2. Old Rip Van Winkle
Remember that episode of "Parks & Recreation" where Ron Swanson's chairs get celebrated by an influential lifestyle maven, but he refuses to mass produce them? That's the Van Winkle family. It's continuing to make what's overwhelmingly considered the best bourbon in the world (more on that in a minute) the way they always have, at production levels that let them maintain its quality.
While expansion's desirable, it's only going bigger if they can keep making it up to its exceedingly high standard. And this stuff is offered up at a fair price for the labor put into it.
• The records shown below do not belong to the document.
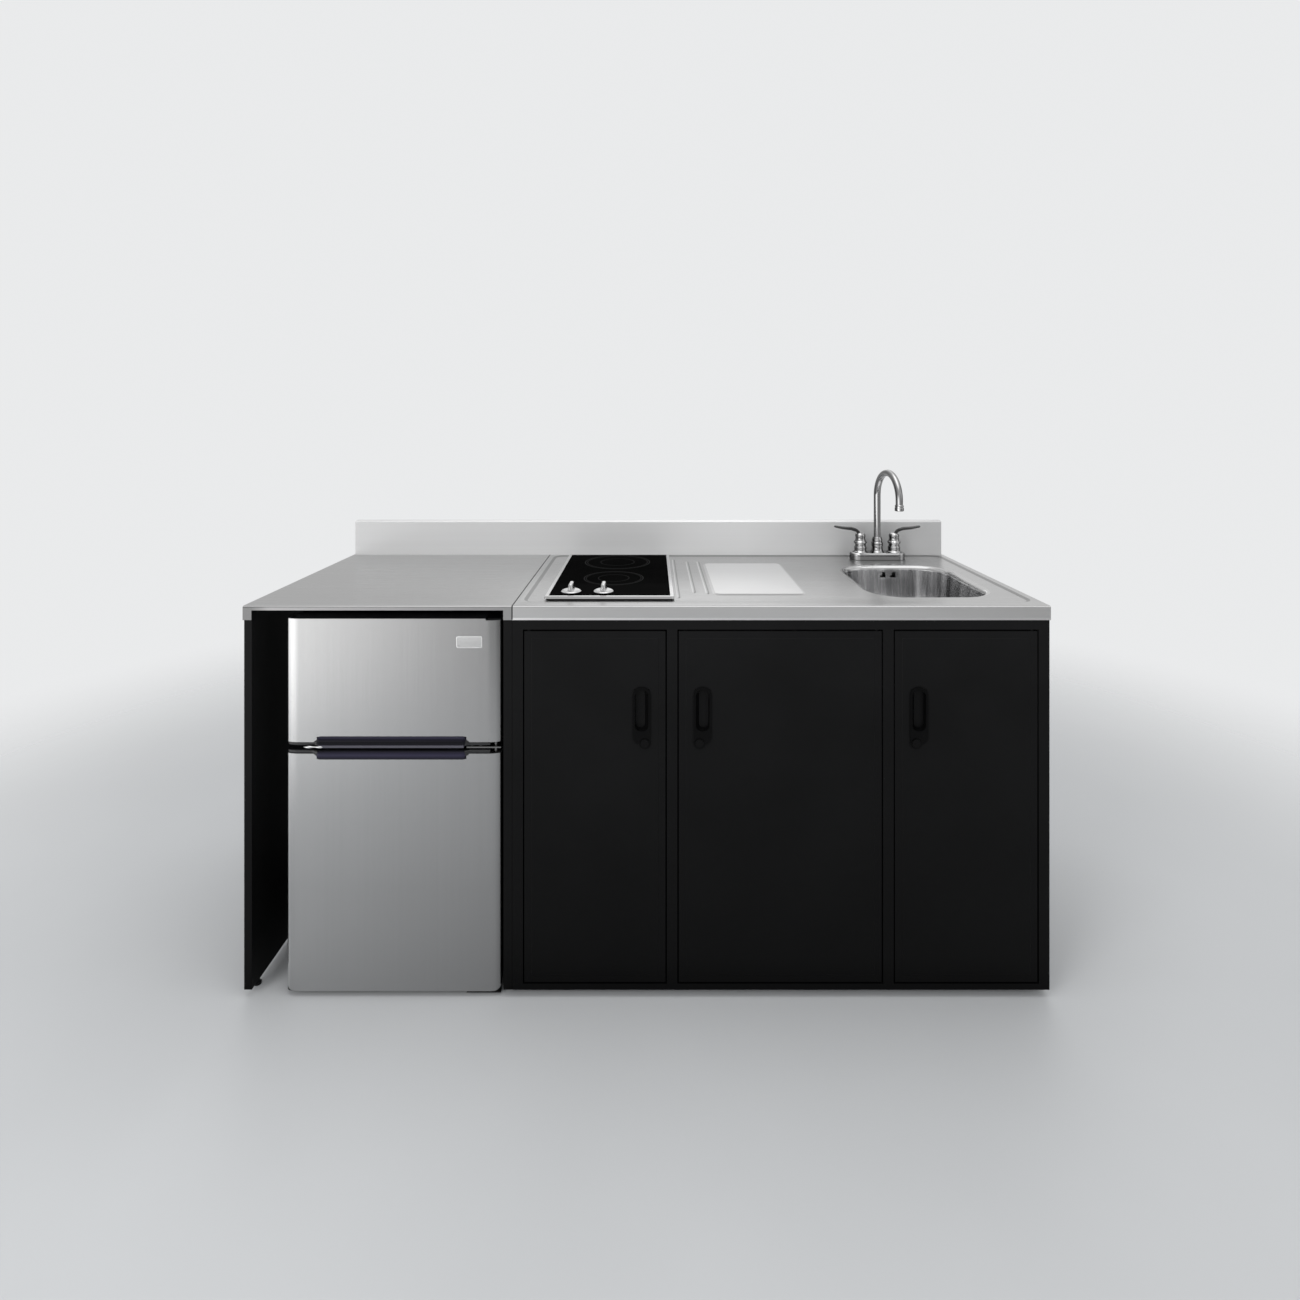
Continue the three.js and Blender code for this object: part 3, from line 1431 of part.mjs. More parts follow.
function makeGasket(z0, z1) {
  const y0 = fridge.doorBack;
  const y1 = fridge.caseFront - seat;
  const a = gasketInset;
  const b = gasketInset + gasketWidth;
  const outer = block(fridge.x0 + a, fridge.x1 - a, y0, y1, z0 + a, z1 - a);
  const inner = block(fridge.x0 + b, fridge.x1 - b, y0 - 1, y1 + 1, z0 + b, z1 - b);
  return outer.subtract(inner);
}

const leafX1 = fridge.x1 - 1;
const leafFront = fridge.front + hingeLeafSetback;
const plateBack = fridge.caseFront - seat;

function hingePinRod(z0, z1) {
  return rod(fridge.pivotX, fridge.pivotY, z0, z1, hingePin, pinSteps);
}

function makeTopHinge() {
  const z0 = caseTop + seat;
  const leafX0 = leafX1 - hingeLeafWidth;
  const leaf = block(leafX0, leafX1, leafFront, fridge.caseFront + 60, z0, z0 + hingeLeaf);
  return leaf.add(hingePinRod(caseTop - hingePinLength, z0 + 1));
}

function makeMiddleHinge() {
  const z0 = betweenDoors - hingeLeaf / 2;
  const leafX0 = leafX1 - middleLeafWidth;
  const leaf = block(leafX0, leafX1, leafFront, plateBack, z0, z0 + hingeLeaf);
  const plate = block(
    leafX0, leafX1, plateBack - hingeLeaf, plateBack,
    betweenDoors - hingePlateHalf, betweenDoors + hingePlateHalf,
  );
  const pin = hingePinRod(fridgeDoorTop - hingePinLength, freezerDoorBottom + hingePinLength);
  return joined(leaf, plate, pin);
}

function makeBottomHinge() {
  const z1 = fridgeDoorBottom - 2;
  const leafX0 = leafX1 - middleLeafWidth;
  const leaf = block(leafX0, leafX1, leafFront, plateBack, z1 - hingeLeaf, z1);
  const plate = block(
    leafX0, leafX1, plateBack - hingeLeaf, plateBack, z1 - hingeLeaf, caseBottom + 5,
  );
  return joined(leaf, plate, hingePinRod(z1 - 1, fridgeDoorBottom + hingePinLength));
}

// The freezer door is stepped down at its hinge corner so that the leaf turns clear in its top.
const hingeNotch = block(
  leafX1 - hingeLeafWidth - hingeNotchMargin, fridge.x1 + 1, fridge.front - 1, fridge.doorBack + 1,
  caseTop, freezerDoorTop + 1,
);

place("fridge_case", makeCase(), materials.blackPaint);
place(
  "freezer_door",
  makeFridgeDoor(freezerDoorBottom, freezerDoorTop, caseTop, freezerDoorBottom, 1).subtract(hingeNotch),
  materials.steel,
);
place(
  "fridge_door",
  makeFridgeDoor(fridgeDoorBottom, fridgeDoorTop, fridgeDoorTop, fridgeDoorTop, -1),
  materials.steel,
);
place("freezer_grip", makeGrip(freezerDoorBottom, 1), materials.gripPlastic);
place("fridge_grip", makeGrip(fridgeDoorTop, -1), materials.gripPlastic);
place("freezer_gasket", makeGasket(freezerDoorBottom, freezerDoorTop), materials.rubber);
place("fridge_gasket", makeGasket(fridgeDoorBottom, fridgeDoorTop), materials.rubber);
place("hinge_top", makeTopHinge(), materials.blackPaint);
place("hinge_middle", makeMiddleHinge(), materials.darkSteel);
place("hinge_bottom", makeBottomHinge(), materials.blackPaint);

const shelfFront = linerReach + 8;
place(
  "fridge_shelf",
  block(
    cavity.x0 + seat, cavity.x1 - seat, shelfFront, cavity.back - seat,
    glassShelfHeight, glassShelfHeight + glassShelfThickness,
  ),
  materials.clear,
);

function makeCrisper() {
  const x0 = cavity.x0 + 2;
  const x1 = cavity.x1 - 2;
  const y0 = shelfFront;
  const y1 = stepFront - 2;
  const z0 = cavity.bottom + seat;
  const z1 = z0 + crisperHeight;
  const y = (y0 + y1) / 2;
  const x = (x0 + x1) / 2;
  const halfX = (x1 - x0) / 2;
  const halfY = (y1 - y0) / 2;
  const ringAt = (inset, z) => {
    return rectRing(x, y, halfX - inset, halfY - inset, crisperCorner, z, 3);
  };
  const bin = skin([ringAt(crisperDraft, z0), ringAt(0, z1)], false);
  const floor = z0 + crisperWall;
  const hollow = skin([ringAt(crisperDraft + crisperWall, floor), ringAt(crisperWall, z1 + 1)], false);
  return bin.subtract(hollow);
}

place("crisper", makeCrisper(), materials.clear);

function makeCompressor() {
  const x = fridge.caseX1 - compressorInset;
  const y = fridge.caseBack - compressorBay / 2;
  const z0 = caseBottom + compressorFloor + seat;
  const top = z0 + compressorHeight;
  const radius = compressorRadius;
  const dome = turned([
    [0, z0 + 6],
    [radius - 8, z0 + 10],
    [radius, z0 + 26],
    [radius, top - 42],
    [radius - 10, top - 16],
    [radius - 30, top - 3],
    [0, top],
  ], x, y);
  const footX = radius + 12;
  const footY = radius - 13;
  const foot = block(x - footX, x + footX, y - footY, y + footY, z0, z0 + 12);
  return dome.add(foot);
}

place("compressor", makeCompressor(), materials.blackPaint);

export default unit;
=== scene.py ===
import json
import math

import bmesh
import bpy
from mathutils import Matrix, Vector


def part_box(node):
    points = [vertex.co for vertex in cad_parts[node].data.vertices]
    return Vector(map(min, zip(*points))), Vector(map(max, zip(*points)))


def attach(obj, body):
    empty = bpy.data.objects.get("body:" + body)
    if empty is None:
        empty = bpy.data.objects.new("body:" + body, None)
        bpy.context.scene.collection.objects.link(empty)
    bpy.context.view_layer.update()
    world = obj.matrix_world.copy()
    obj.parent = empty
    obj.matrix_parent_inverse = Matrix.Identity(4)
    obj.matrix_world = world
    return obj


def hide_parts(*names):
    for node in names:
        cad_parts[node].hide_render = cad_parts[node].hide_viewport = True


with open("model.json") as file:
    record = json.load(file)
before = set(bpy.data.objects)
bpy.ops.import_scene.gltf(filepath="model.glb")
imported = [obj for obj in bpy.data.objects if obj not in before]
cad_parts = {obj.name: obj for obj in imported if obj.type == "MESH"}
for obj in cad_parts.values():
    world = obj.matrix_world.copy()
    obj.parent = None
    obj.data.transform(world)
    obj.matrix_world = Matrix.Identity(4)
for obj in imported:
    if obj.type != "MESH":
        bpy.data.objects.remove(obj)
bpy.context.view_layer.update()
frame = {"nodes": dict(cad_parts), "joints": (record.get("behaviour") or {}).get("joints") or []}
NODES = frame["nodes"]
JOINTS = {joint["name"]: joint for joint in frame["joints"]}
MM = 0.001
SEAT = 0.3  # millimetres between pieces that bear on each other


# ---------------- node helpers
def new_material(name):
    mat = bpy.data.materials.new(name)
    mat.use_nodes = True
    tree = mat.node_tree
    return mat, tree, tree.nodes["Principled BSDF"]


def add(tree, kind, **values):
    node = tree.nodes.new(kind)
    for key, value in values.items():
        setattr(node, key, value)
    return node


def feed(tree, socket, value):
    """Links an output to a socket, or writes a plain value there."""
    if isinstance(value, bpy.types.NodeSocket):
        tree.links.new(value, socket)
    else:
        socket.default_value = value


def dress(tree, node, **sockets):
    """Feeds a node's inputs by name, with underscores for the spaces."""
    for name, value in sockets.items():
        feed(tree, node.inputs[name.replace("_", " ")], value)


def maths(tree, operation, first, second=0.0):
    node = add(tree, "ShaderNodeMath", operation=operation)
    feed(tree, node.inputs[0], first)
    feed(tree, node.inputs[1], second)
    return node.outputs[0]


def mapped(tree, source, start, end, low=0.0, high=1.0, **values):
    """A number carried over from the span start to end to the span low to high."""
    span = add(tree, "ShaderNodeMapRange", **values)
    dress(tree, span, Value=source, From_Min=start, From_Max=end, To_Min=low, To_Max=high)
    return span.outputs["Result"]


def ramped(tree, source, stops):
    """A colour ramp through (place, colour) stops."""
    ramp = add(tree, "ShaderNodeValToRGB")
    elements = ramp.color_ramp.elements
    while len(elements) < len(stops):
        elements.new(0.5)
    for element, (place, colour) in zip(elements, stops):
        element.position = place
        element.color = (*colour, 1)
    tree.links.new(source, ramp.inputs["Fac"])
    return ramp.outputs["Color"]


def blended(tree, kind, factor, first, second):
    """Two colours mixed, or multiplied, by a factor."""
    mix = add(tree, "ShaderNodeMix", data_type="RGBA", blend_type=kind)
    feed(tree, mix.inputs["Factor"], factor)
    feed(tree, mix.inputs[6], first)
    feed(tree, mix.inputs[7], second)
    return mix.outputs[2]


def mixed_shader(tree, factor, first, second):
    mix = add(tree, "ShaderNodeMixShader")
    for socket, value in zip(mix.inputs, (factor, first, second)):
        feed(tree, socket, value)
    return mix.outputs[0]


def stretched(tree, scale):
    """Coordinates in the row frame, in metres, drawn out by scale."""
    mapping = add(tree, "ShaderNodeMapping")
    dress(tree, mapping, Scale=scale, Vector=add(tree, "ShaderNodeTexCoord").outputs["Object"])
    return mapping.outputs["Vector"]


def noise(tree, scale, detail, rough):
    tex = add(tree, "ShaderNodeTexNoise")
    dress(tree, tex, Vector=stretched(tree, scale), Scale=1.0, Detail=detail, Roughness=rough)
    return tex.outputs["Fac"]


def spread(tree, source, low, high):
    """A noise as a number from low to high."""
    return mapped(tree, source, 0.3, 0.7, low, high)


def tinted(tree, source, dark, light, start=0.3, end=0.7):
    """A noise as a colour from dark to light; a number stands for a grey."""
    return ramped(tree, source, [
        (place, tone if isinstance(tone, tuple) else (tone,) * 3)
        for place, tone in ((start, dark), (end, light))])


def bumped(tree, bsdf, source, strength):
    bump = add(tree, "ShaderNodeBump")
    dress(tree, bump, Strength=strength, Distance=0.0002, Height=source)
    tree.links.new(bump.outputs["Normal"], bsdf.inputs["Normal"])


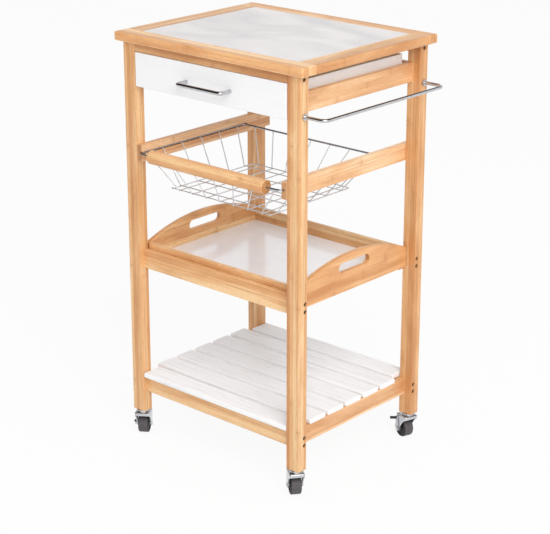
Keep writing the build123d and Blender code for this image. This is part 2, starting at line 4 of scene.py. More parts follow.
import bmesh
import bpy
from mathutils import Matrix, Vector


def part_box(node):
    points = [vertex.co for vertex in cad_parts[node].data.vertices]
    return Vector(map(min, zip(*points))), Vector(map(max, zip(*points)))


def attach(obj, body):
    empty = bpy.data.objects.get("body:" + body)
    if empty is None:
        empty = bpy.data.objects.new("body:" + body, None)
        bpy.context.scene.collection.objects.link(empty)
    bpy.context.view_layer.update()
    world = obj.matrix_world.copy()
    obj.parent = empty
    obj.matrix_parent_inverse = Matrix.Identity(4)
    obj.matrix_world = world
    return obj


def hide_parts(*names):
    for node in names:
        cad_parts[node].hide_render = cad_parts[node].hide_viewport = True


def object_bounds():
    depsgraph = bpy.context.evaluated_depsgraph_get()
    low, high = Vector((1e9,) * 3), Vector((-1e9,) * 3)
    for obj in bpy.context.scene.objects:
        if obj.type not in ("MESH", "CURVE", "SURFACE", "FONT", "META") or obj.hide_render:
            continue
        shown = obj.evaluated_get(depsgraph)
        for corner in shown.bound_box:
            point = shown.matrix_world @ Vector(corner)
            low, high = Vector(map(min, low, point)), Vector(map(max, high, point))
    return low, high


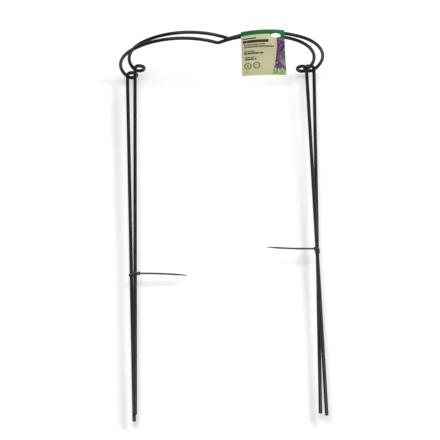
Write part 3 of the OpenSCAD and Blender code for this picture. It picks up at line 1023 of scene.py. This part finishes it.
def make_card():
    centre, top, bottom = card_frame()
    outline = fold_outline(top, bottom)
    outer, runs = card_surface(centre, outline, CARD_T / 2)
    inner, _ = card_surface(centre, outline, -CARD_T / 2)
    count = ACROSS + 1
    rows = len(outline)
    points = [hung_askew(p, centre, top) for row in outer + inner for p in row]
    faces = []
    kinds = []
    middle = rows // 2
    for i in range(rows - 1):
        for j in range(ACROSS):
            a = i * count + j
            quad = (a, a + 1, a + count + 1, a + count)
            faces.append(quad)
            kinds.append(FRONT if i < middle else BACK)
            faces.append(tuple(rows * count + k for k in reversed(quad)))
            kinds.append(BARE)
    rim = [(0, j) for j in range(count)] + [(i, ACROSS) for i in range(1, rows)]
    rim += [(rows - 1, j) for j in range(ACROSS - 1, -1, -1)] + [(i, 0) for i in range(rows - 2, 0, -1)]
    for k, (i, j) in enumerate(rim):
        n, m = rim[(k + 1) % len(rim)]
        a, b = i * count + j, n * count + m
        faces.append((b, a, a + rows * count, b + rows * count))
        kinds.append(BARE)
    card = new_mesh("folded_card", [tuple(p) for p in points], faces)
    for material in (front_print(), back_print(), board_material()):
        card.data.materials.append(material)
    shoulder_run = next(r for r, (_, z) in zip(runs, outline) if z >= top - FOLD_ROUND)
    whole = runs[-1]
    layer = card.data.uv_layers.new(name="print")
    for polygon, kind in zip(card.data.polygons, kinds):
        polygon.material_index = kind
        for loop in polygon.loop_indices:
            v = card.data.loops[loop].vertex_index % (rows * count)
            s = -CARD_HALF + 2 * CARD_HALF * (v % count) / ACROSS
            run = runs[v // count]
            x, y = s, shoulder_run + PRINT_ABOVE - run
            if kind == BACK:
                x, y = -s, run - (whole - shoulder_run - PRINT_ABOVE)
            layer.data[loop].uv = (x * MM, y * MM)
    keep_sharp_edges(card, CARD_CREASE)
    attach(card, "label")
    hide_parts("label_card")
    card.visible_shadow = False


GLUE_LOW, GLUE_HIGH = 707.0, 718.5
GLUE_HALF_W = 40.0
GLUE_STEPS = 60
GLUE_THICK = 0.11
GLUE_SIDES = 12
GLUE_END = 1.5             # the strip's rounded ends: how blunt they are, and over what length they narrow
GLUE_NARROWS = 4
GLUE_WANDER = 0.6          # how far its middle and its edges wander, and how fast
GLUE_WANDER_RATE = 0.31
GLUE_RAGGED = 0.9
GLUE_RAGGED_RATE = 0.53
GLUE_INSET = 1.1


def make_glue():
    """Smeared strip of glue between the flaps, with an uneven outline."""
    centre, crest, _ = card_frame()
    rings = []
    for i in range(GLUE_STEPS + 1):
        s = blend_numbers(-GLUE_HALF_W, GLUE_HALF_W, i / GLUE_STEPS)
        end = min(1.0, (GLUE_HALF_W + GLUE_END - abs(s)) / GLUE_NARROWS)
        middle = (GLUE_LOW + GLUE_HIGH) / 2 + GLUE_WANDER * math.sin(s * GLUE_WANDER_RATE)
        ragged = GLUE_RAGGED * math.sin(s * GLUE_RAGGED_RATE + 1.0)
        half = ((GLUE_HIGH - GLUE_LOW) / 2 - GLUE_INSET + ragged) * end
        ring = []
        for k in range(GLUE_SIDES):
            a = 2 * math.pi * k / GLUE_SIDES
            point = on_card(centre, GLUE_THICK * math.sin(a), middle + half * math.cos(a), s)
            ring.append(tuple(hung_askew(point, centre, crest)))
        rings.append(ring)
    points, faces = swept(rings, False)
    glue = new_mesh("glue_strip", points, faces, glue_material())
    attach(glue, "label")
    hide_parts("label_glue")


make_camera()
make_stage()
make_light()
finish_hoops()
make_ties()
make_card()
make_glue()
By God, it makes you think the soul of American honor endures in these wild times. And hey: great bourbon. Really, top of the mountain.
1. Stagg
What? Not Van Winkle in the top spot? Nope. It's Stagg.
Listen, we've had Van Winkle. It's good stuff! Have we had every Van Winkle? Nah, but more than a couple of 'em. Have we had both Staggs? Well, technically yes, but also part of what's so estimable about this Buffalo Trace Antique Collection champeen and its winnah offspring is that some of the latter's expressions come darn near close to BTAC-grade for $150. That means, sadly, you'll often find your local liquor store selling a bottle for eight times what it cost, while still ⅛ its parent's price tag. But even the worst Stagg is a damn sight better than MSRP. By the way, the more obtainable Stagg recently dropped the Jr. from its titles, so we'll refer to it as such and the BTAC as George T. Stagg.